■ **Given material**
-- begin --

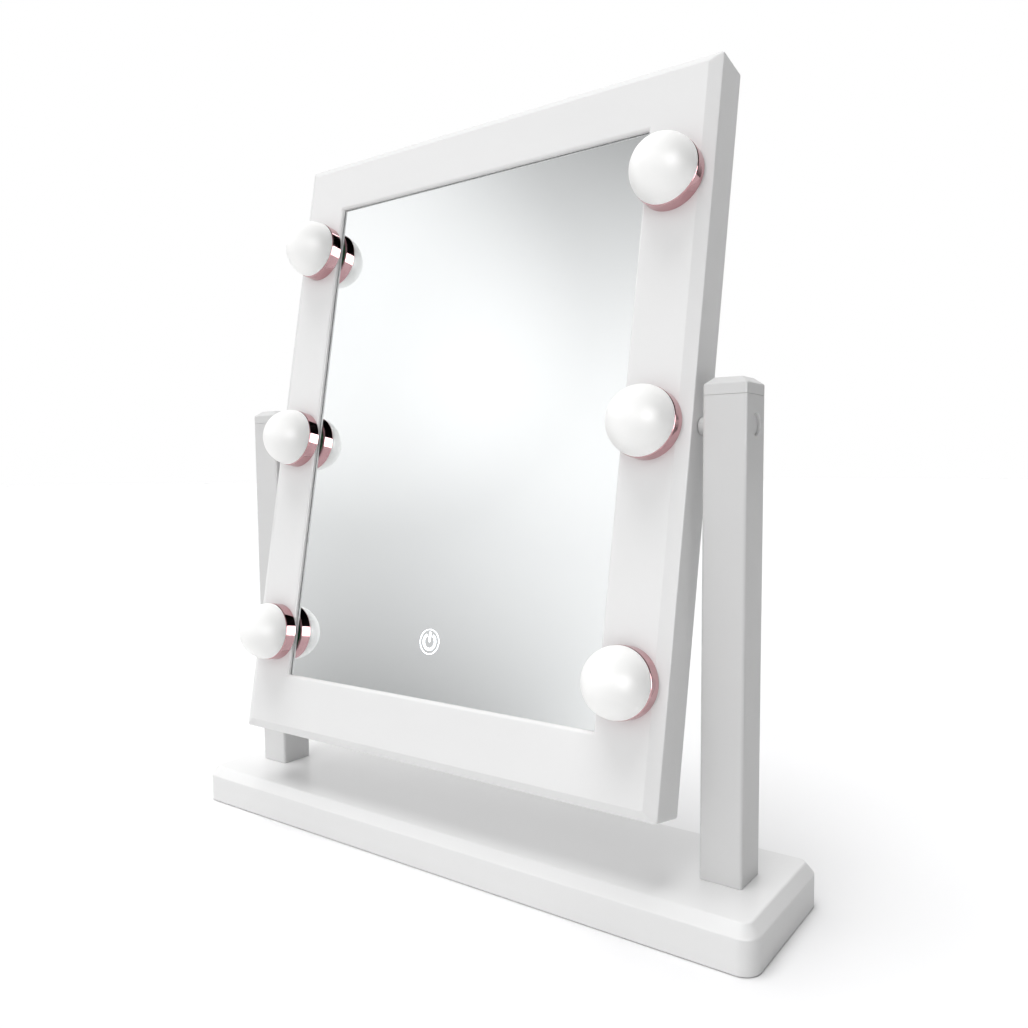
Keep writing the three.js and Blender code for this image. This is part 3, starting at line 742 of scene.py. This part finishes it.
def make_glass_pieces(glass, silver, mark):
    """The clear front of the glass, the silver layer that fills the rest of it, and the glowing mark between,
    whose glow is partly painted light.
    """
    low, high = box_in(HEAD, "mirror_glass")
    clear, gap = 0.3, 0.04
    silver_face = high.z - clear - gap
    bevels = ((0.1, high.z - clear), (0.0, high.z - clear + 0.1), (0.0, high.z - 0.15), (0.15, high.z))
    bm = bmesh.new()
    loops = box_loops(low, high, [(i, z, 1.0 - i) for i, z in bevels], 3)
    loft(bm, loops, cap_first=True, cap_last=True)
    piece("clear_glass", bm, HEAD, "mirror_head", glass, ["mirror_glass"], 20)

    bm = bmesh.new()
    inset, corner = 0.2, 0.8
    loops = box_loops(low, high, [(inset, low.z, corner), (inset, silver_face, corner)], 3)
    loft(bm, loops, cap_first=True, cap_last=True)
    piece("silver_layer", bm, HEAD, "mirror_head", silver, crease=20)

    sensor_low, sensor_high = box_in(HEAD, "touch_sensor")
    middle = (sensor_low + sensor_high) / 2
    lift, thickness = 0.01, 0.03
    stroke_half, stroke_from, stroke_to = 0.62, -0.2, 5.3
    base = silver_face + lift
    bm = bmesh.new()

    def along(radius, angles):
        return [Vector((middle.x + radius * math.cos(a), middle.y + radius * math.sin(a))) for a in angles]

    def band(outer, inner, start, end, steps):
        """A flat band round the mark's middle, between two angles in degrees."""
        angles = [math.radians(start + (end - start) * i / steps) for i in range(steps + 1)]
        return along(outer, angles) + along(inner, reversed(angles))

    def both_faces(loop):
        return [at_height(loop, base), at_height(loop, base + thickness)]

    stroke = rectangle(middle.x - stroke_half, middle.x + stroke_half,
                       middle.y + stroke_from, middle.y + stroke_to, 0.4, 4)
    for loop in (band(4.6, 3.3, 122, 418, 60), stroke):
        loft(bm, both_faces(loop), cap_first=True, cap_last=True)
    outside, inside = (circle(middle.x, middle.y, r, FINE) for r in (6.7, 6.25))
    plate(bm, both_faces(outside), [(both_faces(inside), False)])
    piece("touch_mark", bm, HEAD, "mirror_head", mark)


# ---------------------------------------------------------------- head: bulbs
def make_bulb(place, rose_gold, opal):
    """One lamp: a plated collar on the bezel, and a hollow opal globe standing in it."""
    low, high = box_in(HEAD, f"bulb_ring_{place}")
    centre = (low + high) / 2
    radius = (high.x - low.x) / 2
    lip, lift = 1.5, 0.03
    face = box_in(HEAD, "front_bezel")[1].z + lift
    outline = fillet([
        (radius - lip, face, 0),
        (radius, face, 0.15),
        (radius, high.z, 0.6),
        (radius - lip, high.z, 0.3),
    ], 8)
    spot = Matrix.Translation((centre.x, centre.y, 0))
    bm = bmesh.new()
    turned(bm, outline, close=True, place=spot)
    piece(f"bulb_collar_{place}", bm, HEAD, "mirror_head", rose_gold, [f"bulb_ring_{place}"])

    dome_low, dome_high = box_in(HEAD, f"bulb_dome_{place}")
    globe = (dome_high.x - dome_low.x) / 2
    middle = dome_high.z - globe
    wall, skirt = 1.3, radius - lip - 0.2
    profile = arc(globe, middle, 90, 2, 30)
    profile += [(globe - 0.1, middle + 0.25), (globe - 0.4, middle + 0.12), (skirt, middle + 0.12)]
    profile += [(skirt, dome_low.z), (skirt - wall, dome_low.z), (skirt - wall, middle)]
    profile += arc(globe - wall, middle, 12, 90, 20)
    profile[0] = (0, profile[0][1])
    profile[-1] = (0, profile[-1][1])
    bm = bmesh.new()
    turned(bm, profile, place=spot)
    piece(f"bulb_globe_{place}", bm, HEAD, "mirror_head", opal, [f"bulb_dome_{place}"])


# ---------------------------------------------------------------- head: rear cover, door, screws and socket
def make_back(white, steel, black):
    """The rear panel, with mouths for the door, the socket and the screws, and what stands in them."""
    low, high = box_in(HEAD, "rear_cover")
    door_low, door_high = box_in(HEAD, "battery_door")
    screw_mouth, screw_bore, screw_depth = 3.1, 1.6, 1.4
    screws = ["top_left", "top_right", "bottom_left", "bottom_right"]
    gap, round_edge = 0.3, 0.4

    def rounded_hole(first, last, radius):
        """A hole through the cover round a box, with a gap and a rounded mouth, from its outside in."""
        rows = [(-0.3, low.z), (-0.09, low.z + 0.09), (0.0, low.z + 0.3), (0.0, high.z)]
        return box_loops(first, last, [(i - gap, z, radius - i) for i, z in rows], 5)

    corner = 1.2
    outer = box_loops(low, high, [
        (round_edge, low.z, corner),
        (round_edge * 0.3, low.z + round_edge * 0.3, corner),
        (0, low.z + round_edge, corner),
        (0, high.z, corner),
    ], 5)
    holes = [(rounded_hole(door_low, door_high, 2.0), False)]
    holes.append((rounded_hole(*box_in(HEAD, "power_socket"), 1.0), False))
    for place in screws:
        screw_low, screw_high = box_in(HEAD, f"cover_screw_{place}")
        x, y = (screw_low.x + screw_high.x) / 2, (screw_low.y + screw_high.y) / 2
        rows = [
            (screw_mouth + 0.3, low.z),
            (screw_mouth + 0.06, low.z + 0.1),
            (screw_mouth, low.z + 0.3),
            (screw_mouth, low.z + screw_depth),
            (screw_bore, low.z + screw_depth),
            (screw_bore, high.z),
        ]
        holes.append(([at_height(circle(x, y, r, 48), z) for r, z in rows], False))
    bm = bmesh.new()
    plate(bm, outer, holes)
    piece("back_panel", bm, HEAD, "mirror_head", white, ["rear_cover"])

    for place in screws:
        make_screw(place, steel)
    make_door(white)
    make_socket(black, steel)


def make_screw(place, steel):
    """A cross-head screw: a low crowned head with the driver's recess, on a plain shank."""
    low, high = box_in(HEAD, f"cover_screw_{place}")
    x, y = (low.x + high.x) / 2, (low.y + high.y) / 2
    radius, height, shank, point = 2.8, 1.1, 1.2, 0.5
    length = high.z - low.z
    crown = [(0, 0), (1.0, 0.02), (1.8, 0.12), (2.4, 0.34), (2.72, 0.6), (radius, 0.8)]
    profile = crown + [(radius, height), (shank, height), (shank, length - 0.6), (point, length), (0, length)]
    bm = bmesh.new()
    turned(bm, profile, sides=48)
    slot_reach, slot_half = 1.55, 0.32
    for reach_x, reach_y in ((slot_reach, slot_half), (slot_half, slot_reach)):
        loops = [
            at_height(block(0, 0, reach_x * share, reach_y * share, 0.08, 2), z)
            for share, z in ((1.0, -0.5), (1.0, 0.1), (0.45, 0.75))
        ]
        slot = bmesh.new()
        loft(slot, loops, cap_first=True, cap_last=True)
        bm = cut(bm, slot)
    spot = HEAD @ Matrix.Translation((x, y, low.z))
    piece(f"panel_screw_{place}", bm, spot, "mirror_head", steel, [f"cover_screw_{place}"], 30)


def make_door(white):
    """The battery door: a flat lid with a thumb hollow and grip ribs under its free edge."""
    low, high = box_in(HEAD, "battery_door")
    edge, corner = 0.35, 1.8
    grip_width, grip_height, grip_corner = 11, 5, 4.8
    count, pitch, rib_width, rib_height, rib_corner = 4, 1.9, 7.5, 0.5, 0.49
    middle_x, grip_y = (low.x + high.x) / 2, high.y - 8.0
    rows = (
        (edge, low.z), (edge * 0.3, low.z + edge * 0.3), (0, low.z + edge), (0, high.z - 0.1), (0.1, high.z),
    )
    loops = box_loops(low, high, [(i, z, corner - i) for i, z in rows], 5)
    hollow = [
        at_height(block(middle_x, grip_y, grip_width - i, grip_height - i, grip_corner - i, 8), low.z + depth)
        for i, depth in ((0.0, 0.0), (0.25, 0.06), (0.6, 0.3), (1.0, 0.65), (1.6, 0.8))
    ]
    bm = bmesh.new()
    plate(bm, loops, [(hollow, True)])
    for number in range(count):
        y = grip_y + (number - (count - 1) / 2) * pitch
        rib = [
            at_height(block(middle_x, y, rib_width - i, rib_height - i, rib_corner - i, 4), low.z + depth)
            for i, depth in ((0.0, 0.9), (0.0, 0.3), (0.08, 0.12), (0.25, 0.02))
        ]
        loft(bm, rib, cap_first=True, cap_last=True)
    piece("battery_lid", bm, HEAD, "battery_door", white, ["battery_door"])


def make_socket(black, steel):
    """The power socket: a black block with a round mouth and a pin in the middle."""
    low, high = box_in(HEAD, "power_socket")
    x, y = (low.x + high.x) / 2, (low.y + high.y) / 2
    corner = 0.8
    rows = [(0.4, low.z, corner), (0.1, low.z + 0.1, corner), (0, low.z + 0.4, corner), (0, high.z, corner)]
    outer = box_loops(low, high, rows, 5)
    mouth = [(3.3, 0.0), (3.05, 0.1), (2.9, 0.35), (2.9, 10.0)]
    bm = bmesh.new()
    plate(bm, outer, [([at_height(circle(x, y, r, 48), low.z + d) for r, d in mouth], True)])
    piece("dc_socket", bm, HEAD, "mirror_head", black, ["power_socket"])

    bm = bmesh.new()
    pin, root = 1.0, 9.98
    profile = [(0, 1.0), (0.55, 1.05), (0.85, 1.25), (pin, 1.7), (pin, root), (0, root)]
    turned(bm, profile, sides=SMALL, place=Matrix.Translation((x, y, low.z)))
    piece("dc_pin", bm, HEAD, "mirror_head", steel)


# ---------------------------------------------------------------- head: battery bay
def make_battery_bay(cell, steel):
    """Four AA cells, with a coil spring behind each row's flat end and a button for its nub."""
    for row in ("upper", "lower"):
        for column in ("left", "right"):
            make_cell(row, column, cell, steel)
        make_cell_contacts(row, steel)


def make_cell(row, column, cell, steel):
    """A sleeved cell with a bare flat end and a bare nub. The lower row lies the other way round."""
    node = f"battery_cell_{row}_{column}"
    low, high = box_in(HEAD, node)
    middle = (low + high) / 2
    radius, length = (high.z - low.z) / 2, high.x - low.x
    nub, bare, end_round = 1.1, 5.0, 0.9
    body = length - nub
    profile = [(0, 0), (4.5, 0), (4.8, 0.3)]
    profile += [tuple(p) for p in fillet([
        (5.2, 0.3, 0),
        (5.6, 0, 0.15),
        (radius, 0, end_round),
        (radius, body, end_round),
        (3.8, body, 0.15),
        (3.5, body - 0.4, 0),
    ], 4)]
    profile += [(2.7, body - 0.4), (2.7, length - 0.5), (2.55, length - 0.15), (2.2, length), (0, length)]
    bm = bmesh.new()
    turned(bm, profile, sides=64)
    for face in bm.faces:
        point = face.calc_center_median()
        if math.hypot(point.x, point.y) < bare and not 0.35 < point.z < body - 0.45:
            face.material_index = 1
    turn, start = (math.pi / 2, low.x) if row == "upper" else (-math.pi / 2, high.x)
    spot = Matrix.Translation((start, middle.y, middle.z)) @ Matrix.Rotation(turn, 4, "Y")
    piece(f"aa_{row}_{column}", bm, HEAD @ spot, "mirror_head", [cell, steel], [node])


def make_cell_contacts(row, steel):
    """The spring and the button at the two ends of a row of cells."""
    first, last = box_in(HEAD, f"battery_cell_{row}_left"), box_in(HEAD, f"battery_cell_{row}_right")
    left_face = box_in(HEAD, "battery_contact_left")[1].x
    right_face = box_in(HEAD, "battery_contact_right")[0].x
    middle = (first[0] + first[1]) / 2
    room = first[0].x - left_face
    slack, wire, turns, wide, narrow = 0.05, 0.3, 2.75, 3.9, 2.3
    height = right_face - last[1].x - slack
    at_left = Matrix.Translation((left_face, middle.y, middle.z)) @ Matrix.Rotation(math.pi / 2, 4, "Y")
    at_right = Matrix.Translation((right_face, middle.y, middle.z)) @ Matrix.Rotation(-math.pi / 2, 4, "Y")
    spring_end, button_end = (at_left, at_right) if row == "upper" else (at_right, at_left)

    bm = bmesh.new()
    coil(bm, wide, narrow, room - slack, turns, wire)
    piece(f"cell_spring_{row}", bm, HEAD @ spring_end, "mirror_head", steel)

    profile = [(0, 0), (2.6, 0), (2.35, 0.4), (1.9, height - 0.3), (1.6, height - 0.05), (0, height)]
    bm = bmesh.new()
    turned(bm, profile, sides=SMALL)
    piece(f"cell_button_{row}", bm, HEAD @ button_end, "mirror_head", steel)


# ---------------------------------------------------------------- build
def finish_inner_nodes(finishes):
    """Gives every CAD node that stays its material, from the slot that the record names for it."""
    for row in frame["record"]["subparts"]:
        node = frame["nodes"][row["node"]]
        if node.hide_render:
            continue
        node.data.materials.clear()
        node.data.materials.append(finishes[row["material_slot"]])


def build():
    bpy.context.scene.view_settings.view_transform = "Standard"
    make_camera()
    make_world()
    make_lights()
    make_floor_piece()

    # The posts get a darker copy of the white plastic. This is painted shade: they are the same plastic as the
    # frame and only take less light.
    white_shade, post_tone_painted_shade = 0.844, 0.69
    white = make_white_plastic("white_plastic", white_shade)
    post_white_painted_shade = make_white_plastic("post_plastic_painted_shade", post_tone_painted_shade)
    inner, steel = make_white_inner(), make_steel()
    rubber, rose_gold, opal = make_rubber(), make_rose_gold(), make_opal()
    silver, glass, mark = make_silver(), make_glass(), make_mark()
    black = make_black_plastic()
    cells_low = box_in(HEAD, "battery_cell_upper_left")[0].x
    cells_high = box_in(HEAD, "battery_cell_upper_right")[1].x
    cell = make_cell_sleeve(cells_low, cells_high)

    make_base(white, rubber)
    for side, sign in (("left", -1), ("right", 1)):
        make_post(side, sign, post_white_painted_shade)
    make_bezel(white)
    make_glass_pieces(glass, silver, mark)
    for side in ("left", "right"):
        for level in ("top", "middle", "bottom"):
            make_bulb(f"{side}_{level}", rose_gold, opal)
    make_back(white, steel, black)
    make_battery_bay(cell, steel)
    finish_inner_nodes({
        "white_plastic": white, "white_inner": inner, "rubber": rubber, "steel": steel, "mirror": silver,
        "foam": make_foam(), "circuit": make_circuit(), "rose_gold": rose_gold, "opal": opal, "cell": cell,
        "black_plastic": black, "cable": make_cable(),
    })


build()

-- end --

■ **What needs to be done**
Extract the first line above and each line after it up to and including the one with "return along(outer, angles)", please, exactly and with nothing else.

■ **Solution to the exercise**
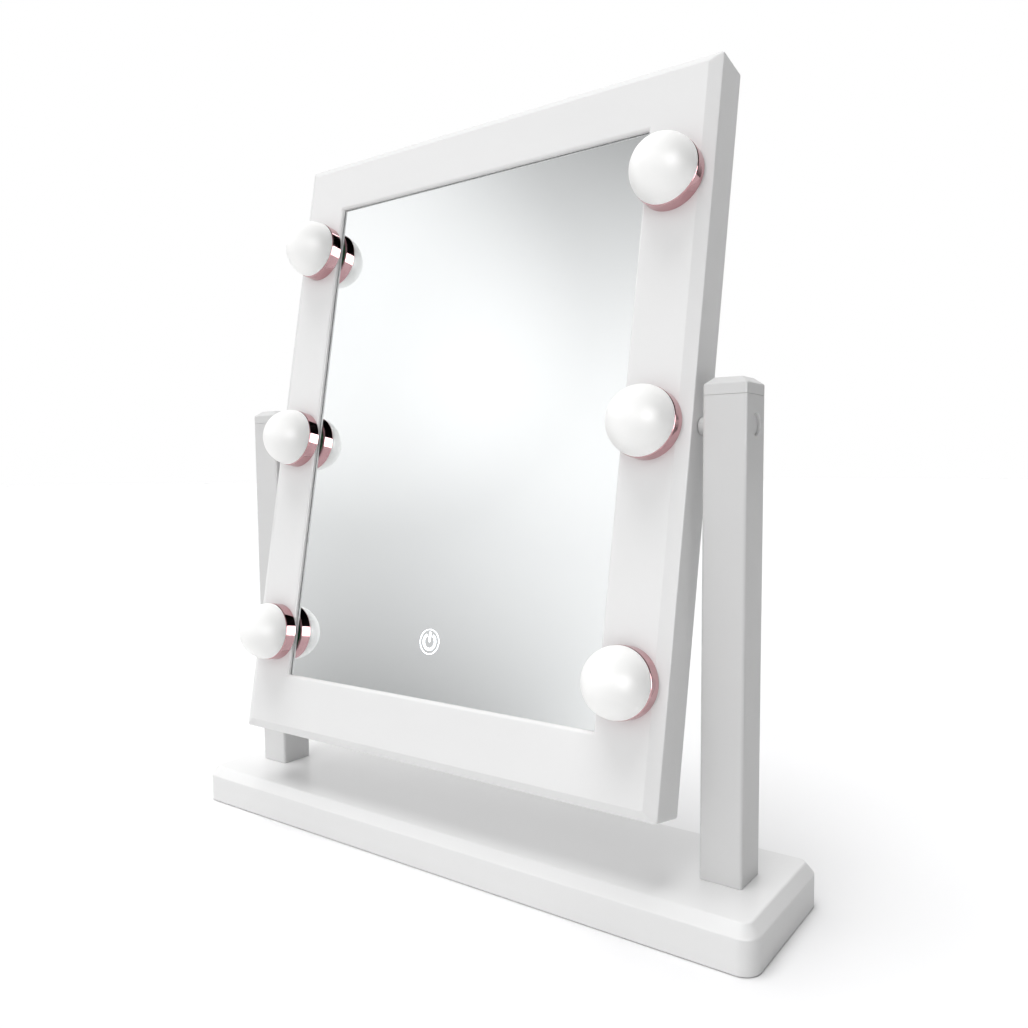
Keep writing the three.js and Blender code for this image. This is part 3, starting at line 742 of scene.py. This part finishes it.
def make_glass_pieces(glass, silver, mark):
    """The clear front of the glass, the silver layer that fills the rest of it, and the glowing mark between,
    whose glow is partly painted light.
    """
    low, high = box_in(HEAD, "mirror_glass")
    clear, gap = 0.3, 0.04
    silver_face = high.z - clear - gap
    bevels = ((0.1, high.z - clear), (0.0, high.z - clear + 0.1), (0.0, high.z - 0.15), (0.15, high.z))
    bm = bmesh.new()
    loops = box_loops(low, high, [(i, z, 1.0 - i) for i, z in bevels], 3)
    loft(bm, loops, cap_first=True, cap_last=True)
    piece("clear_glass", bm, HEAD, "mirror_head", glass, ["mirror_glass"], 20)

    bm = bmesh.new()
    inset, corner = 0.2, 0.8
    loops = box_loops(low, high, [(inset, low.z, corner), (inset, silver_face, corner)], 3)
    loft(bm, loops, cap_first=True, cap_last=True)
    piece("silver_layer", bm, HEAD, "mirror_head", silver, crease=20)

    sensor_low, sensor_high = box_in(HEAD, "touch_sensor")
    middle = (sensor_low + sensor_high) / 2
    lift, thickness = 0.01, 0.03
    stroke_half, stroke_from, stroke_to = 0.62, -0.2, 5.3
    base = silver_face + lift
    bm = bmesh.new()

    def along(radius, angles):
        return [Vector((middle.x + radius * math.cos(a), middle.y + radius * math.sin(a))) for a in angles]

    def band(outer, inner, start, end, steps):
        """A flat band round the mark's middle, between two angles in degrees."""
        angles = [math.radians(start + (end - start) * i / steps) for i in range(steps + 1)]
        return along(outer, angles) + along(inner, reversed(angles))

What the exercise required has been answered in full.